Records from a data source
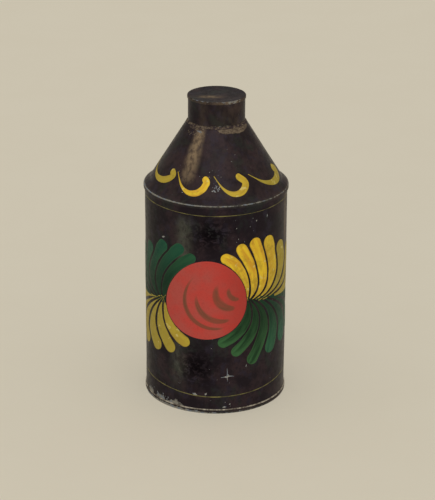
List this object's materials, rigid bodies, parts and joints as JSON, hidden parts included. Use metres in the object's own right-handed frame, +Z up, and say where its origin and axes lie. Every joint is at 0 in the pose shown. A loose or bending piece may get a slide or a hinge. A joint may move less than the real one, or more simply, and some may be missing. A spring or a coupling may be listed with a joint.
{
  "type": "talcum powder tin",
  "caption": "Japanned tinplate powder canister with a sloping shoulder, a short neck, a push-in perforated sifter and a slip-over cap.",
  "frame": {"origin": "centre of the base, on the surface the tin stands on", "axes": "+Z up along the tin's axis, -Y towards the painted front, the seams on the +Y side"},
  "size_m": [0.061, 0.061, 0.132],
  "materials": {
    "japanned_tin": "brown-black japan varnish over tinplate, satin, worn to bare metal on its edges",
    "bare_tin": "bare tinplate, dulled and lightly tarnished",
    "solder": "dull tin-lead solder, partly varnished over",
    "yellow_paint": "brushed oil paint, mustard yellow, aged",
    "green_paint": "brushed oil paint, deep leaf green, aged",
    "red_paint": "brushed oil paint, vermilion red, aged",
    "dark_red_paint": "thin transparent overstroke on the red"
  },
  "bodies": {
    "canister": {"base_disc": "japanned_tin", "base_joint_solder": "solder", "body_wall": "japanned_tin", "body_seam_solder": "solder", "shoulder_cone": "japanned_tin", "shoulder_seam_solder": "solder", "shoulder_joint_solder": "solder", "neck_collar": "bare_tin", "neck_seam_solder": "solder", "neck_joint_solder": "solder"},
    "sifter": {"sifter_plate": "bare_tin", "sifter_sleeve": "bare_tin", "sifter_seam_solder": "solder", "sifter_joint_solder": "solder"},
    "cap": {"cap_band": "japanned_tin", "cap_seam_solder": "solder", "cap_top": "japanned_tin", "cap_joint_solder": "solder"}
  },
  "joints": [
    {"name": "sifter_lift", "type": "slide", "parent": "canister", "child": "sifter", "axis": [0, 0, 1], "range_m": [0, 0.02]},
    {"name": "cap_lift", "type": "slide", "parent": "sifter", "child": "cap", "axis": [0, 0, 1], "range_m": [0, 0.03]}
  ]
}
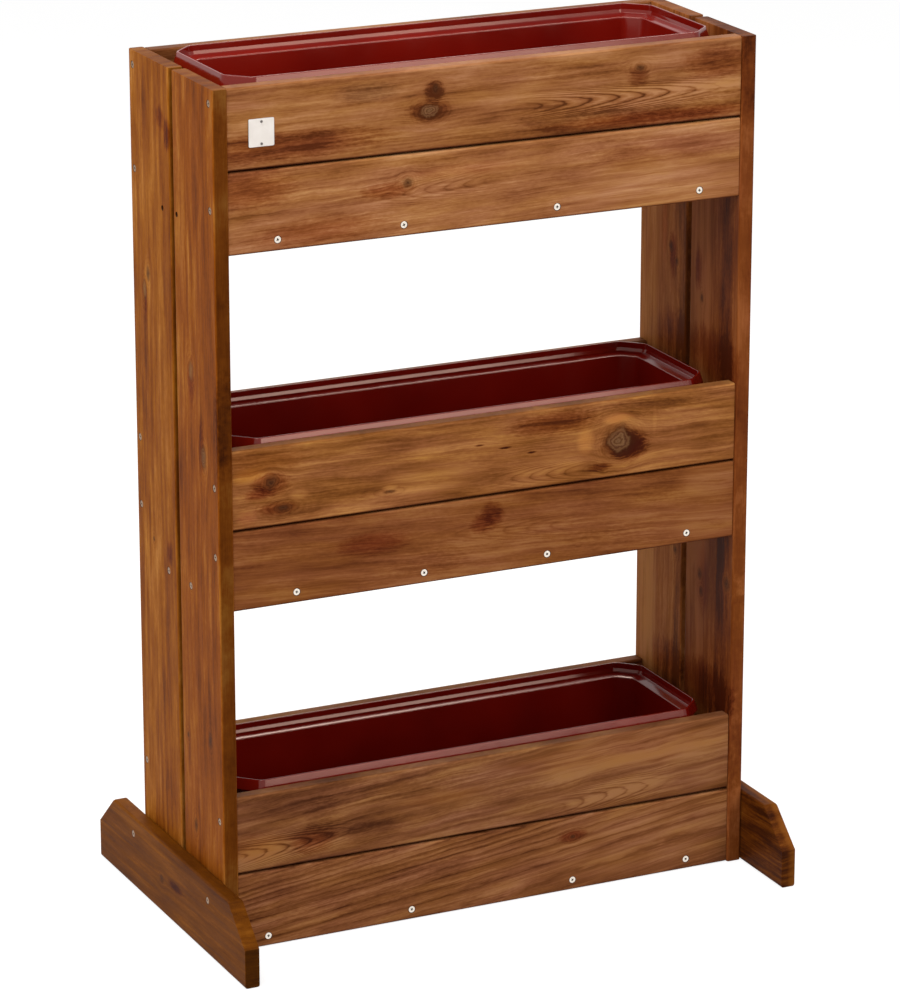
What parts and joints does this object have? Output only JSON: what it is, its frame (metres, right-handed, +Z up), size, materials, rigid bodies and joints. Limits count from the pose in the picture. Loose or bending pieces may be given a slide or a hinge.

Stated task:
Take the material above and return all of it exactly.

Exercise response:
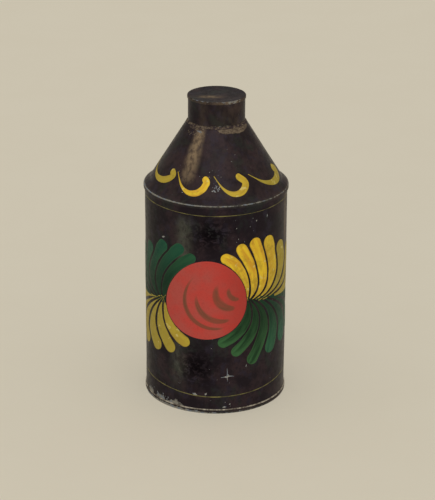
List this object's materials, rigid bodies, parts and joints as JSON, hidden parts included. Use metres in the object's own right-handed frame, +Z up, and say where its origin and axes lie. Every joint is at 0 in the pose shown. A loose or bending piece may get a slide or a hinge. A joint may move less than the real one, or more simply, and some may be missing. A spring or a coupling may be listed with a joint.
{
  "type": "talcum powder tin",
  "caption": "Japanned tinplate powder canister with a sloping shoulder, a short neck, a push-in perforated sifter and a slip-over cap.",
  "frame": {"origin": "centre of the base, on the surface the tin stands on", "axes": "+Z up along the tin's axis, -Y towards the painted front, the seams on the +Y side"},
  "size_m": [0.061, 0.061, 0.132],
  "materials": {
    "japanned_tin": "brown-black japan varnish over tinplate, satin, worn to bare metal on its edges",
    "bare_tin": "bare tinplate, dulled and lightly tarnished",
    "solder": "dull tin-lead solder, partly varnished over",
    "yellow_paint": "brushed oil paint, mustard yellow, aged",
    "green_paint": "brushed oil paint, deep leaf green, aged",
    "red_paint": "brushed oil paint, vermilion red, aged",
    "dark_red_paint": "thin transparent overstroke on the red"
  },
  "bodies": {
    "canister": {"base_disc": "japanned_tin", "base_joint_solder": "solder", "body_wall": "japanned_tin", "body_seam_solder": "solder", "shoulder_cone": "japanned_tin", "shoulder_seam_solder": "solder", "shoulder_joint_solder": "solder", "neck_collar": "bare_tin", "neck_seam_solder": "solder", "neck_joint_solder": "solder"},
    "sifter": {"sifter_plate": "bare_tin", "sifter_sleeve": "bare_tin", "sifter_seam_solder": "solder", "sifter_joint_solder": "solder"},
    "cap": {"cap_band": "japanned_tin", "cap_seam_solder": "solder", "cap_top": "japanned_tin", "cap_joint_solder": "solder"}
  },
  "joints": [
    {"name": "sifter_lift", "type": "slide", "parent": "canister", "child": "sifter", "axis": [0, 0, 1], "range_m": [0, 0.02]},
    {"name": "cap_lift", "type": "slide", "parent": "sifter", "child": "cap", "axis": [0, 0, 1], "range_m": [0, 0.03]}
  ]
}
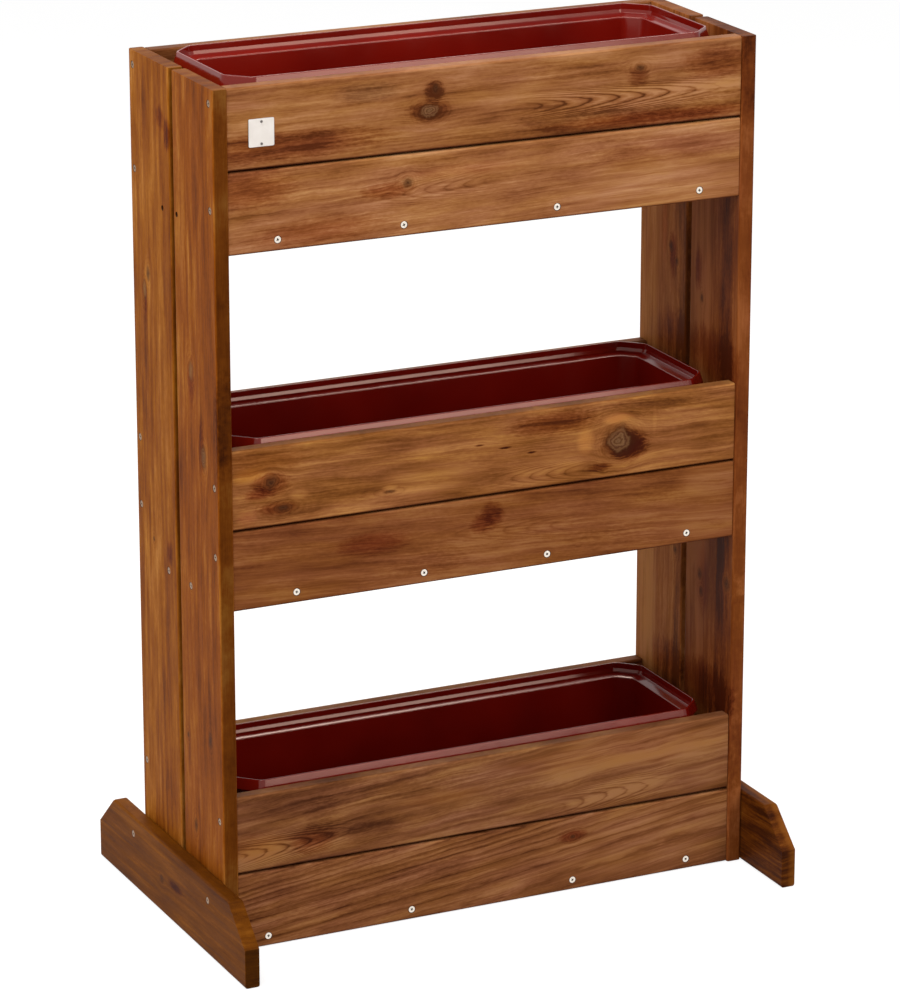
What parts and joints does this object have? Output only JSON: what it is, its frame (metres, right-handed, +Z up), size, materials, rigid bodies and joints. Limits count from the pose in the picture. Loose or bending pieces may be given a slide or a hinge.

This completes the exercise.